Fecha: 27 de julio de 2025

Recordando uno de aquellos caminos mencionados la semana pasada, el de la sabiduría popular, recupero un dicho muy conocido, que me viene como anillo al dedo para lo que quiero explicar ahora: «despacito y buena letra».

El camino de la vida diocesana no se mide solo por estadísticas. A veces estos ejercicios contables son útiles y ayudan, pero hay que decir que hay factores del evangelio, de la fe y de la Iglesia que son difíciles de medir. Las cifras no alcanzan a encerrar por sí solas realidades como la alegría, el dolor, el amor, la esperanza… El hecho de reducir la realidad a unos números, por muy precisos que sean, no deja de ser algo forzado cuando nos referimos al misterio de Dios.

Algunos, quizá, al inicio de este camino diocesano que emprendemos, esperan una mayor concreción, como si se tratara de una cifra que esperamos al final de un planteamiento matemático. Se acepta la petición. Con todo, añado un «pero», sin que esto quiera ser «esconder la cabeza bajo el ala», ni «salirse por la tangente», ni «escurrir el bulto». Todos saben que es importante detectar las necesidades y precisar los objetivos. Eso es obvio. En este sentido, debo mencionar con alegría la asamblea diocesana que tuvo lugar el pasado mes de mayo. A mí me sirvió para acercarme por primera vez a la diócesis de una manera más real. De hecho, a todos nos sirvió para seguir forjando complicidades y anhelos de sinodalidad. Solo así, desde el compartir, desde escucharnos y desde la oración conjunta —que es siempre silencio y acción, alabanza y petición—, nos iremos convirtiendo más en la Iglesia que Dios quiere que seamos.

En todo caso, sin rehuir la cuestión antes planteada, no quiero responder ahora sobre «el qué», sino sobre «el cómo». Lo digo con cuidado y sin querer caer en ningún planteamiento superficial: los programas nos vienen dados por la vida misma.
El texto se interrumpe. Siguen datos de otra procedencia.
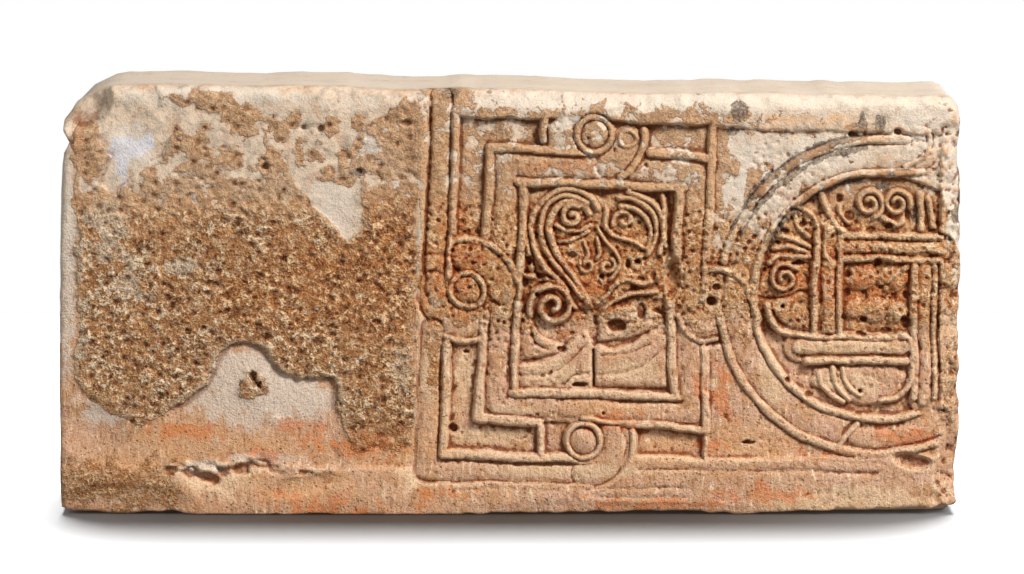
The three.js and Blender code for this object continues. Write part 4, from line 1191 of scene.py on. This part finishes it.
class Stone(Graph):
    """The graph with the noises that the stone's layers share, and where each layer lies."""

    def __init__(self, material):
        super().__init__(material)
        self.place = self.node("TexCoord", {})["Object"]
        upright = self.vectors("MULTIPLY", self.place, (1.0, 1.0, STREAK_SQUEEZE))
        self.broad = self.noise(BROAD_SIZE, 0.55)
        self.other = self.noise(OTHER_SIZE, 0.62, warp=0.5)
        self.patchy = self.noise(PATCHY_SIZE, 0.58, warp=0.3)
        self.clump = self.noise(CLUMP_SIZE, 0.6)
        self.streaks = self.noise(STREAK_SIZE, 0.6, upright)
        self.fine = self.noise(FINE_SIZE, 0.68)
        self.grain = self.noise(GRAIN_SIZE, 0.6, detail=2.0)
        self.ragged = self.minus(self.add(self.times(self.patchy, 1.45), self.times(self.fine, 0.4)), 0.925)
        self.carved = self.mask("carved")
        self.upper = self.mask("upper")
        self.warm = self.covers("warm", 1.2, -0.25, 0.25)
        self.chalk = self.covers("chalk", 1.3, -0.2, 0.3)
        self.golden = self.covers("ochre", 2.4, -0.1, 0.6)
        self.soot = self.covers("soot", 1.4, -0.03, 0.06)
        self.place_crust()
        self.place_specks()

    def noise(self, size, roughness, place=None, detail=3.0, warp=0.0):
        inputs = {"Detail": detail, "Roughness": roughness, "Distortion": warp}
        return self.texture("Noise", size, place or self.place, **inputs)["Fac"]

    # The place, shifted by noise, so that cells aren't round
    def shifted(self, size, far):
        shift = self.texture("Noise", size, self.place, Detail=1.0)["Color"]
        centred = self.vectors("SUBTRACT", shift, (0.5, 0.5, 0.5))
        return self.vectors("MULTIPLY_ADD", centred, (far * MM,) * 3, self.place)

    # Where a mask's layer lies, with an edge that the noises make ragged
    def covers(self, name, spread, low, high):
        return self.step(self.add(self.mask(name), self.times(self.ragged, spread)), low, high)

    def place_crust(self):
        self.edge = self.add(self.mask("crust"), self.times(self.ragged, self.scaled(self.carved, 1.1, 0.8)))
        self.crust = self.step(self.edge, -0.08, 0.08)
        self.thin = self.rest(self.step(self.edge, 0.1, 0.7))
        self.soft = self.scaled(self.upper, -0.55, 1.0)
        pitted = self.step(self.add(self.other, self.patchy), 0.86, 1.14)
        contrast = self.times(self.scaled(pitted, 0.6, 0.66), self.scaled(self.carved, -0.3, 1.0))
        self.contrast = self.times(contrast, self.soft)
        limed = self.add(self.times(self.ragged, 1.3), self.times(self.broad, 0.6))
        self.limed = self.step(self.add(self.times(self.mask("pale"), 0.42), limed), 0.3, 0.46)
        self.lace = crust_lace(self)

    def place_specks(self):
        gap = self.texture("Voronoi", SPECK_CELL, self.shifted(6.0, 2.0))["Distance"]
        near = self.step(gap, 0.27, 0.14)
        specks = self.times(near, self.step(self.clump, 0.46, 0.55))
        specks = self.times(specks, self.scaled(self.warm, 0.7, 0.3))
        self.specks = self.times(specks, self.scaled(self.chalk, -0.8, 1.0))


# The pitted crust: a pale net round dark pits, from 0 in a pit to 1 on the net
def crust_lace(g):
    bent = g.shifted(5.0, 2.2)
    cells = g.texture("Voronoi", CRUMB_CELL, bent)
    crumb = g.node("SeparateColor", {0: cells["Color"]})[0]
    lace = g.scaled(cells["Distance"], 0.3, 0.11)
    lace = g.add(lace, g.times(g.texture("Voronoi", CRUMB_CELL / 2, bent)["Distance"], 0.26))
    for value, far in ((crumb, 0.34), (g.fine, 1.0), (g.clump, 0.6), (g.other, 0.5)):
        lace = g.add(lace, g.times(g.minus(value, 0.5), far))
    return lace


# Bare marble, whiter above and pinker below, and mottled more broadly behind and at the ends
def bare_marble(g):
    hidden = g.mask("hidden")

    def broader(value, share):
        return g.add(value, g.times(hidden, g.times(g.minus(g.broad, value), share)))

    stone = g.blend(g.step(broader(g.clump, 0.75), 0.4, 0.7), CREAM, PALE_GREY)
    stone = g.cover(stone, BEIGE, g.step(broader(g.other, 0.6), 0.5, 0.66), 0.5)
    pinker = g.blend(g.step(g.patchy, 0.42, 0.58), BEIGE, PINK)
    pinker = g.cover(pinker, TAN, g.step(g.other, 0.48, 0.62), 0.6)
    pinker = g.cover(pinker, CRUMB, g.step(g.streaks, 0.56, 0.7), 0.7)
    pinker = g.cover(pinker, BROWN, g.step(g.streaks, 0.46, 0.32), 0.62)
    return g.blend(g.warm, stone, pinker)


# Chalk, yellower low on the carving, and ochre
def washed(g, stone):
    yellowed = g.times(g.warm, g.carved)
    limewash = g.blend(yellowed, WHITE, LIME)
    stone = g.cover(stone, limewash, g.chalk, g.scaled(yellowed, -0.3, 0.75))
    return g.cover(stone, OCHRE, g.golden, g.scaled(g.chalk, -0.35, 0.45))


# The crust, brown, or filled with pale lime in patches, and plainer where it is thin or high up
def crust_colour(g):
    calmed = g.scaled(g.minus(g.lace, 0.405), g.contrast, 0.43)
    brown = g.ramp(calmed, [(0.12, DARK), (0.22, BROWN), (0.34, TAN), (0.47, OCHRE), (0.66, CRUMB)])
    # Darker patches in the crust's own tone
    brown = g.cover(brown, SHADE_AND_DARK_TONE, g.step(g.clump, 0.52, 0.38), 0.32, "MULTIPLY")
    brown = g.cover(brown, CREAM, g.step(g.add(g.fine, g.clump), 1.04, 1.2), 0.6)
    pale = g.ramp(calmed, [(0.18, ASH_DARK), (0.34, ASH), (0.6, CREAM)])
    tone = g.cover(brown, pale, g.limed, 0.8)
    tone = g.cover(tone, CLAY, g.thin, 0.45)
    tone = g.cover(tone, GOLD, g.golden, 0.6, "MULTIPLY")
    plainer = g.blend(g.step(g.add(g.clump, g.times(g.fine, 0.6)), 0.66, 0.98), BARK, CLAY)
    return g.cover(tone, plainer, g.upper, 0.7)


def crusted(g, stone):
    stone = g.cover(stone, crust_colour(g), g.crust, g.scaled(g.upper, -0.12, 1.0))
    # Painted shade: a thin darker rim multiplied in along the crust's edge, as shade at its step
    rim = g.times(g.step(g.edge, -0.2, -0.04), g.rest(g.step(g.edge, 0.0, 0.2)))
    return g.cover(stone, SHADE_AND_DARK_TONE, rim, 0.14, "MULTIPLY")


# Rust, the blue-white patch and soot
def stained(g, stone):
    stone = g.cover(stone, RUST, g.covers("rust", 1.8, 0.0, 0.8), 0.3)
    blots = g.times(g.covers("rust", 2.6, 0.42, 0.5), g.warm)
    stone = g.cover(stone, RUST, blots, 0.5)
    stone = g.cover(stone, BLUE_GREY, g.covers("blue", 4.0, -0.1, 0.7), 0.65)
    sooty = g.cover(SOOT, ASH, g.step(g.fine, 0.4, 0.6), 0.4)
    return g.cover(stone, sooty, g.soot, 0.85)


# Dirt and painted shade in the hollows and cuts; stains, wear and a painted highlight on the ridges
def worn(g, stone):
    in_carving = g.scaled(g.carved, 0.3, 0.6)
    # Painted shade, partly dirt: the hollows of the carving darkened by multiplying in a shade tone
    stone = g.cover(stone, SHADE_AND_DARK_TONE, g.covers("hollow", 0.5, 0.15, 1.0), g.times(in_carving, 0.3), "MULTIPLY")
    # Painted shade and dirt: the narrow cuts beside the ridges darkened into thin dark lines
    stone = g.cover(stone, GRIME_AND_SHADE, g.covers("cut", 1.6, 0.3, 1.0), in_carving, "MULTIPLY")
    raised = g.step(g.add(g.times(g.mask("cut"), -1.0), g.times(g.ragged, 0.8)), 0.25, 0.9)
    patches = g.step(g.add(g.patchy, g.times(g.clump, 0.3)), 0.56, 0.66)
    stone = g.cover(stone, TAN, raised, g.times(patches, g.times(g.carved, g.scaled(g.upper, 0.3, 0.45))))
    # Painted highlight, partly wear: the raised ridges lightened with a cream tone, less under soot and
    # higher up
    return g.cover(stone, CRUMB, raised, g.times(g.rest(g.soot), g.scaled(g.upper, -0.26, 0.42)))


# Grain, and scattered dark specks
def grained(g, stone):
    speckle = g.ramp(g.grain, [(0.3, GRAIN_BROWN), (0.52, PURE_WHITE)])
    speckled = g.scaled(g.add(g.crust, g.warm), 0.3, 0.35)
    stone = g.cover(stone, speckle, speckled, g.rest(g.mask("above")), "MULTIPLY")
    return g.cover(stone, DARK, g.specks, 0.48)


# The relief that is too fine for the mesh, in millimetres
def fine_relief(g):
    height = g.times(g.step(g.lace, 0.2, 0.62), g.scaled(g.carved, -0.9, 2.3))
    height = g.times(height, g.times(g.contrast, g.scaled(g.limed, -0.5, 1.0)))
    height = g.times(height, g.times(g.soft, g.scaled(g.thin, -0.5, 1.0)))
    height = g.times(g.crust, g.add(height, 0.4))
    height = g.add(height, g.times(g.clump, 1.1))
    height = g.add(height, g.times(g.streaks, g.times(g.warm, 0.9)))
    height = g.add(height, g.times(g.fine, g.scaled(g.add(g.crust, g.warm), 0.6, 0.9)))
    height = g.add(height, g.times(g.grain, 0.55))
    return g.minus(height, g.specks)


def marble_material():
    material = bpy.data.materials.new("weathered_marble")
    g = Stone(material)
    stone = bare_marble(g)
    # worn lays painted shade in the hollows and cuts and a painted highlight on the ridges, besides dirt,
    # stains and wear
    for layer in (washed, crusted, stained, worn, grained):
        stone = layer(g, stone)
    bump = g.node("Bump", {"Strength": 1.0, "Distance": MM, "Height": fine_relief(g)})
    shader = g.nodes["Principled BSDF"]
    g.plug(shader.inputs["Base Color"], stone)
    g.plug(shader.inputs["Roughness"], g.scaled(g.grain, 0.2, 0.7))
    g.plug(shader.inputs["Normal"], bump["Normal"])
    shader.inputs["Specular IOR Level"].default_value = 0.2
    return material


# The stage, the light and the camera

WORLD_BELOW = 0.28
WORLD_ABOVE = 0.37
FLOOR_REACH = (3.5, -4.0, 1.6)
FLOOR_TONE = (0.08, 0.08, 0.08, 1)
FLOOR_DROP = 0.0006
KEY_WATTS = 262
FILL_WATTS = 14
RIGHT_FLOOR_WATTS = 4.5
LEFT_FLOOR_WATTS = 2.0
SUN_STRENGTH = 38.0
CAMERA_FAR = 6.0
CAMERA_UP = 6.5
VIEW_WIDTH = 1.024
VIEW_MIDDLE = Vector((0.002, FACE * MM, 0.230))


def make_floor():
    mesh = bpy.data.meshes.new("studio_floor")
    side, near, far = FLOOR_REACH
    mesh.from_pydata([(-side, near, 0), (side, near, 0), (side, far, 0), (-side, far, 0)], [], [(0, 1, 2, 3)])
    floor = placed("studio_floor", mesh)
    floor.location.z = -FLOOR_DROP
    material = bpy.data.materials.new("pale_floor")
    material.use_nodes = True
    shader = material.node_tree.nodes["Principled BSDF"]
    shader.inputs["Base Color"].default_value = FLOOR_TONE
    shader.inputs["Roughness"].default_value = 0.6
    mesh.materials.append(material)
    floor.visible_diffuse = False
    return floor


# A soft light that falls on one object alone
def add_light(name, place, size, watts, onto, target=(0, 0, 0.2), kind="AREA"):
    data = bpy.data.lights.new(name, kind)
    data.energy = watts
    if kind == "SUN":
        data.angle = math.radians(size)
    else:
        data.size = size
    light = placed(name, data)
    light.location = place
    light.visible_camera = False
    light.rotation_mode = "QUATERNION"
    light.rotation_quaternion = (Vector(target) - Vector(place)).to_track_quat("-Z", "Y")
    lit = bpy.data.collections.new(name + "_falls_on")
    lit.objects.link(onto)
    light.light_linking.receiver_collection = lit


# Light from all round, stronger from above, with a white backdrop
def make_world():
    world = bpy.data.worlds.new("studio")
    g = Graph(world)
    place = g.node("TexCoord", {})["Generated"]
    height = g.node("SeparateXYZ", {"Vector": place})["Z"]
    reach = {"From Min": -0.6, "From Max": 1.0, "To Min": WORLD_BELOW, "To Max": WORLD_ABOVE}
    fall = g.node("MapRange", {"Value": height, **reach})["Result"]
    seen = g.node("LightPath", {})["Is Camera Ray"]
    background = g.nodes["Background"]
    background.inputs["Color"].default_value = (1, 1, 1, 1)
    g.plug(background.inputs["Strength"], g.node("Mix", {"Factor": seen, "A": fall, "B": 1.0})["Result"])
    bpy.context.scene.world = world


def light_stage(stone, floor):
    make_world()
    add_light("key", (2.3, -2.4, 3.0), 1.0, KEY_WATTS, stone)
    add_light("fill", (-2.4, -2.4, 0.9), 1.4, FILL_WATTS, stone)
    add_light("right_on_floor", (0.6, -0.26, 0.13), 0.2, RIGHT_FLOOR_WATTS, floor, (0.4, -0.1, 0))
    add_light("left_on_floor", (-0.62, -0.26, 0.13), 0.2, LEFT_FLOOR_WATTS, floor, (-0.42, -0.1, 0))
    add_light("sun_on_floor", (0.1, 0.9, 2.6), 30, SUN_STRENGTH, floor, kind="SUN")
    bpy.context.scene.view_settings.view_transform = "Standard"


def make_camera():
    data = bpy.data.cameras.new("camera")
    data.lens = data.sensor_width * CAMERA_FAR / VIEW_WIDTH
    camera = placed("camera", data)
    tilt = math.radians(CAMERA_UP)
    away = Vector((0, -math.cos(tilt), math.sin(tilt)))
    camera.location = VIEW_MIDDLE + away * CAMERA_FAR
    camera.rotation_mode = "QUATERNION"
    camera.rotation_quaternion = (-away).to_track_quat("-Z", "Y")
    bpy.context.scene.camera = camera


def make_marble():
    face = Face()
    carve(face)
    cover = lay_crust(face)
    weather(face)
    break_away(face)
    for x, z, half_x, half_z, deep in DRILLED:
        face.hole((x, z), half_x, half_z, deep)
    # Masks of hollows and narrow cuts, which the material darkens as painted shade and dirt, and whose raised
    # parts it lightens as a painted highlight
    hollow = np.clip((face.depth - blurred(face.depth, 5)) / 4.0, -1, 1)
    cut = np.clip((face.depth - blurred(face.depth, 2)) / 1.3, -1, 1)
    round_edges(face)
    skin = build_block(face)
    obj = make_object("carved_marble_block", skin)
    points = np.concatenate(skin.points)
    rest = len(points) - face.x.size
    shapes = {"hollow": hollow, "cut": cut, "field": cover}
    shapes = {name: np.concatenate([values.ravel(), np.zeros(rest)]) for name, values in shapes.items()}
    add_masks(obj, colour_masks(points, **shapes))
    obj.data.materials.append(marble_material())
    triangles = sum(len(f) - 2 for f in skin.faces)
    obj.modifiers.new("thinned", "DECIMATE").ratio = MOST_TRIANGLES / triangles
    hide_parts(NODE)
    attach(obj, "root")
    return obj


light_stage(make_marble(), make_floor())
make_camera()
No nos asustan los objetivos, sean los que sean, pero tal vez necesitamos afrontar con más atención la manera de encararlos.

El Espíritu Santo nos indica «el cómo», es decir, el estilo con el cual debemos recorrer el camino de la vida. Así, yendo «despacito» y haciendo «buena letra», nos referimos a una forma concreta de actuar. Hablamos del cuidado y la ternura.

El papa Francisco habló de la revolución de la ternura, por la encarnación de Jesucristo, el Hijo de Dios. La presencia de Jesús nos lleva a valorar ese modo de actuar por el cual las personas, es decir, todos nosotros, somos respetados, dignificados y acompañados. Jesucristo ha actuado así, con delicadeza. Proponer nuestra misión desde el cuidado nos impulsa a no valorar nuestros planteamientos pastorales únicamente desde la experiencia o desde la solvencia de una teoría determinada. Lo diremos siempre: no somos una empresa, somos una familia, mejor dicho, «una familia de familias». Debemos ingeniarnos la manera de acompañar con ternura procesos y situaciones diversas. Que nadie pierda la paciencia, al contrario, que la pida siempre.

El cuidado nos ayuda a superar nuestros aislamientos, provocados muy a menudo —digámoslo todo— por nuestros miedos. La ternura no es algo inconsistente, todo lo contrario, se trata de una entereza interior fundamentada en el Espíritu, Aquel que de forma oculta nunca se aleja de quienes viven amando. Además, que nadie olvide que es objeto de la ternura de Dios, por tanto, seámoslo también nosotros para quienes nos rodean, sobre todo para los más desfavorecidos, aquellos que se encuentran en los márgenes de la vida.